Javi López, a Spanish Socialist MEP from Catalonia, said the choice to call for pauses rather than a cease-fire in the final text was a “compromise” and a “concession” to the German Social Democrats.
“Everybody knows the position of Germany and the particularity of Germany on that but obviously it was important to have a political statement about this during the congress,” he said.
Giacomo Filibeck, who became secretary general of the Party of European Socialists at the meeting, acknowledged that parties debated the question of a cease-fire, but he played down the divisions overall.
“This is the only element that has been an object of an internal debate,” he said.

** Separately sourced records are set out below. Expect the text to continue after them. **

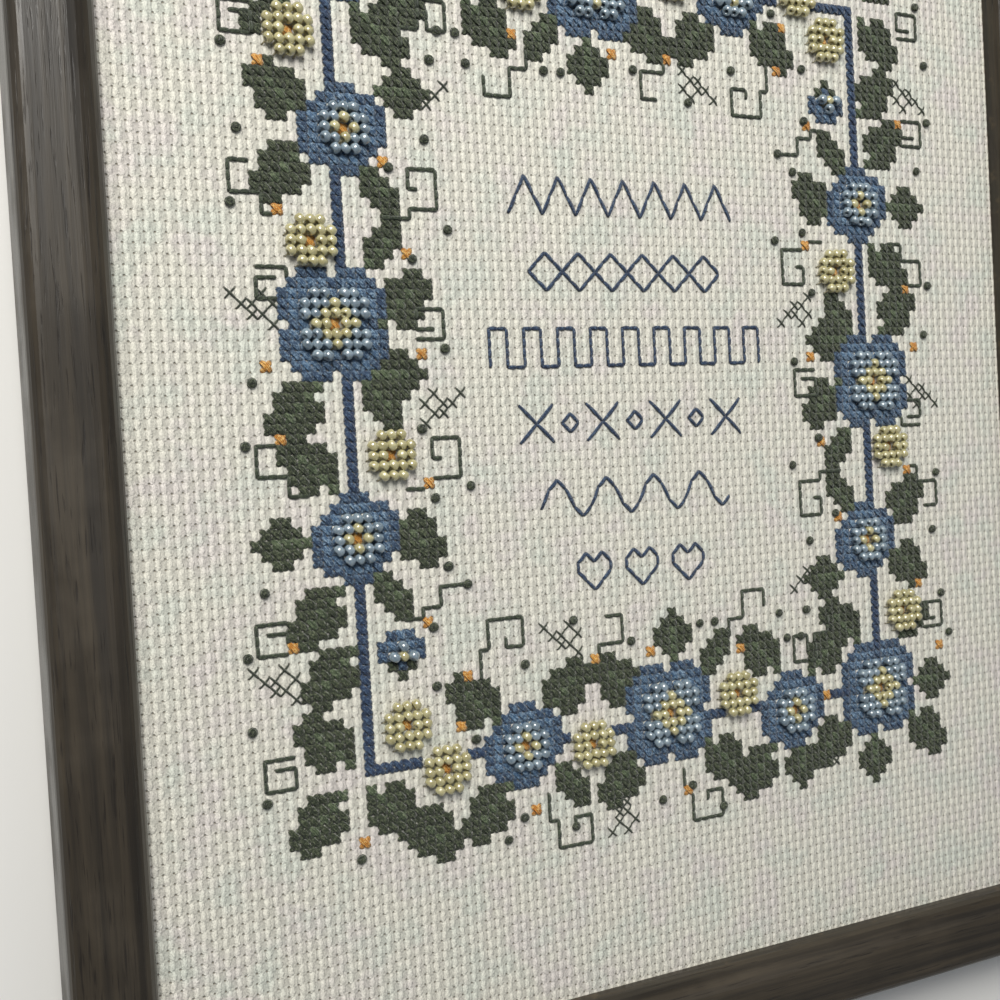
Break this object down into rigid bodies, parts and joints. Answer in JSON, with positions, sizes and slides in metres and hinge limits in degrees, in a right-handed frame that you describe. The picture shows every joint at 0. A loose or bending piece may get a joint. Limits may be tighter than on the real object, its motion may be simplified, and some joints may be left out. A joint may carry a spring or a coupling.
{
  "type": "framed cross stitch sampler in a wooden picture frame",
  "caption": "Needlework sampler on white evenweave cloth with a beaded flower border, stretched over a board and held in a plain dark wooden frame.",
  "frame": {"origin": "middle of the plane on which the four rails' backs rest", "axes": "+Z out of the needlework's face, +Y towards the top of the design, +X to its right"},
  "size_m": [0.225, 0.2758, 0.017],
  "materials": {
    "stained_wood": "dark brown stain under a thin satin varnish",
    "cloth": "white block-weave cotton, matt",
    "mount_board": "pale grey-brown board, matt",
    "steel": "thin stamped steel, dull",
    "thread_blue": "stranded cotton in navy, mid and light blue, soft sheen",
    "thread_green": "stranded cotton in two dark greens, soft sheen",
    "thread_warm": "stranded cotton in orange and pale yellow, soft sheen",
    "bead_blue": "pale blue pearl glass seed beads",
    "bead_cream": "cream pearl glass seed beads"
  },
  "bodies": {
    "root": {"rail_left": "stained_wood", "rail_right": "stained_wood", "rail_top": "stained_wood", "rail_bottom": "stained_wood", "aida_cloth": "cloth", "mount_board": "mount_board", "point_left_1": "steel", "point_left_2": "steel", "point_right_1": "steel", "point_right_2": "steel", "point_top_1": "steel", "point_top_2": "steel", "point_bottom_1": "steel", "point_bottom_2": "steel"}
  },
  "joints": []
}
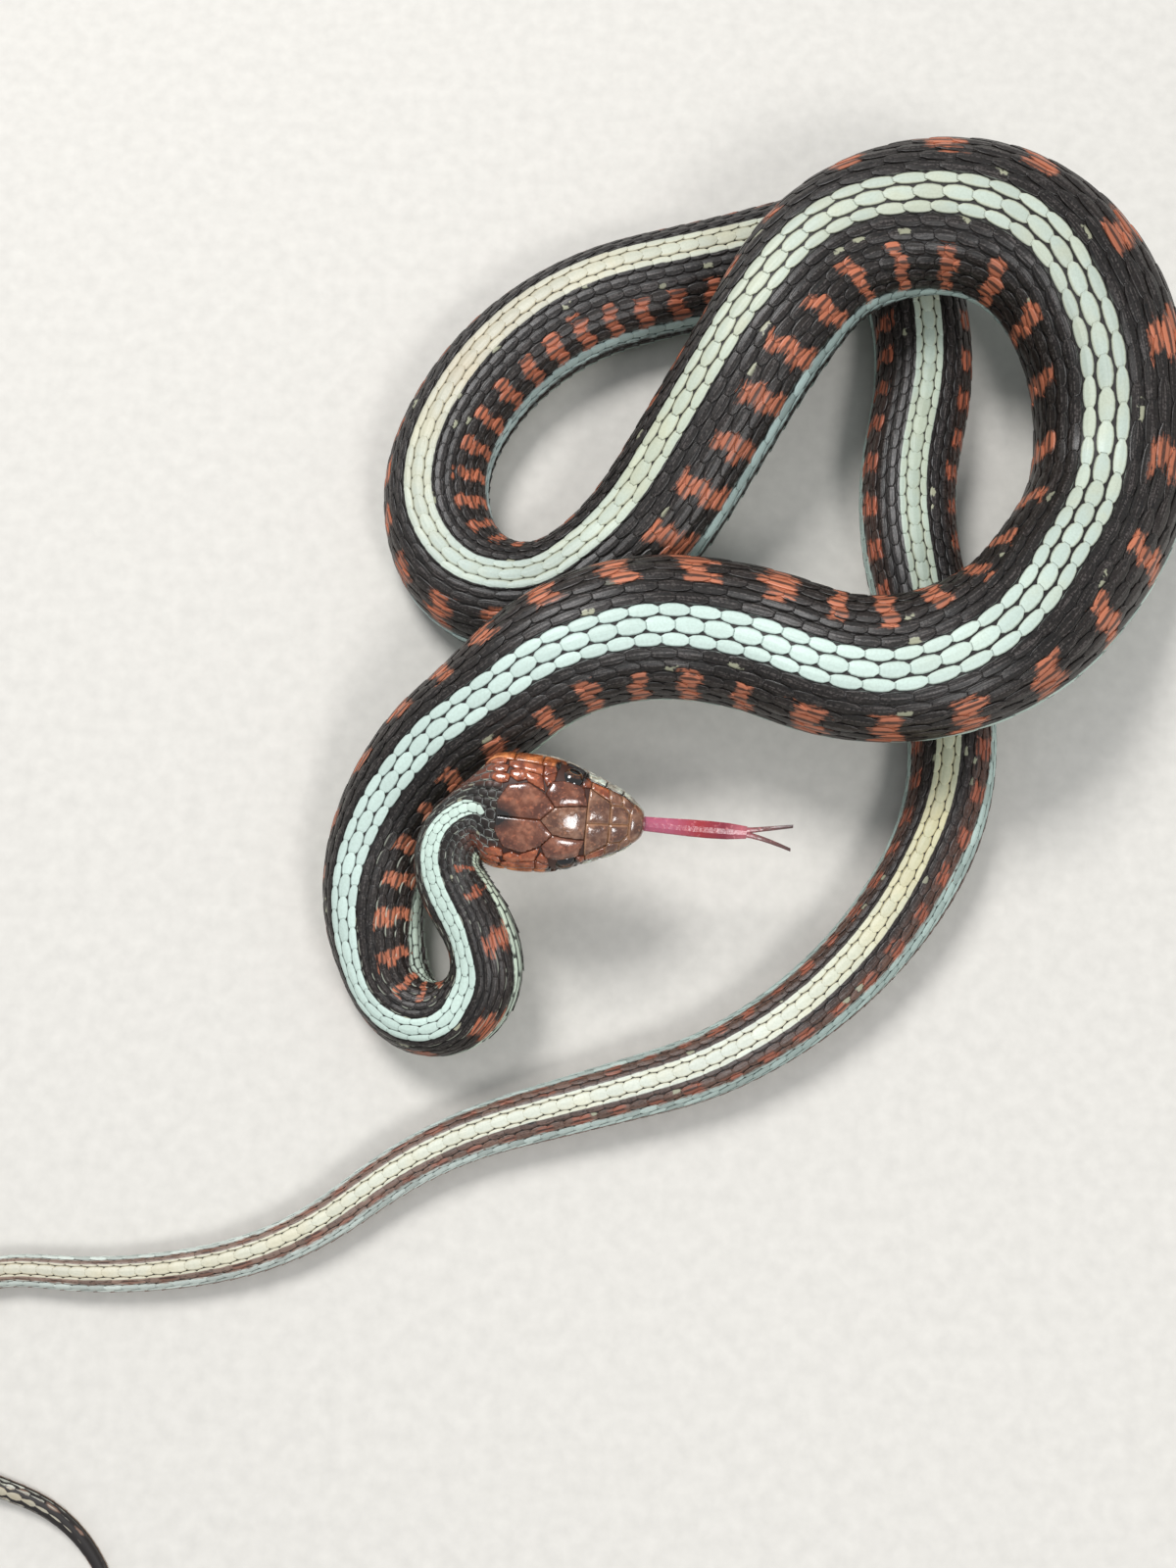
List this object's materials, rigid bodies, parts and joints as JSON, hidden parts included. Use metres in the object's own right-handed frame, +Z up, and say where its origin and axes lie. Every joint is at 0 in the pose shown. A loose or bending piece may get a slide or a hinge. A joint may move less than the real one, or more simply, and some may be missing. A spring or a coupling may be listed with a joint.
{
  "type": "garter snake, still model",
  "caption": "Life-size garter snake lying in a loose coil, head raised over its neck and forked tongue out; a dark body with a pale stripe down the back and red bars on its sides.",
  "frame": {"origin": "on the floor at the middle of the coils' outline", "axes": "+X where the head and tongue point, +Y towards the far loop of the coil, +Z up"},
  "size_m": [0.2032, 0.2382, 0.0324],
  "materials": {
    "head_skin": "glossy red-brown head plates",
    "throat_skin": "smooth pale green-grey plates",
    "body_skin": "satin scales, pale stripe down the back, red bars on the sides",
    "eye": "wet, glossy black",
    "tongue": "moist, salmon red with darker fork"
  },
  "bodies": {
    "root": {"head": "head_skin", "lower_jaw": "throat_skin", "eye_left": "eye", "eye_right": "eye", "tongue": "tongue", "neck_1": "body_skin", "neck_2": "body_skin", "trunk_01": "body_skin", "trunk_02": "body_skin", "trunk_03": "body_skin", "trunk_04": "body_skin", "trunk_05": "body_skin", "trunk_06": "body_skin", "trunk_07": "body_skin", "trunk_08": "body_skin", "trunk_09": "body_skin", "trunk_10": "body_skin", "trunk_11": "body_skin", "trunk_12": "body_skin", "trunk_13": "body_skin", "trunk_14": "body_skin", "tail_1": "body_skin", "tail_2": "body_skin", "tail_3": "body_skin", "tail_4": "body_skin", "tail_5": "body_skin"}
  },
  "joints": []
}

Filibeck said there was unanimous agreement among national parties to condemn Hamas, to support Israel’s right to self-defense, to stop the suffering of Palestinian civilians in Gaza, to hold an international peace conference and to work toward a two-state solution.
“There may be some few parties with some specific positioning on the item of the cease-fire, but the unanimity of the family is both on condemning Hamas and being against civilian victims in Gaza,” he said.
Berlin-Madrid nexus
With Sánchez poised to form another progressive coalition government, Berlin and Madrid are now the power bases of Europe’s center-left — pending Dutch elections in 11 days where former European Commission Executive Vice President Frans Timmermans is vying for power at the head of a joint ticket with the Greens. Timmermans was spotted giving a rousing pep talk in Dutch to party officials outside the conference venue on Friday evening.
The Berlin-Madrid power base is even more entrenched since Portugal’s Socialist government fell amid a corruption scandal, which also sparked the resignation of Prime Minister António Costa, who was being talked up as a key talisman in the Socialists’ EU elections campaign.
Spain’s Sánchez paid tribute to his Iberian compañero — who was absent. Some such as Filibeck expressed a wish that the Portuguese judicial investigation would clear Costa and quickly.
Politicians such as López and Bacik, however, insisted the discussions about names did not begin in earnest this weekend. Applications to find the Socialist’s lead candidate, or spitzenkandidat, will open Monday — kickstarting a process that will culminate at a congress to be held in Italy early next year.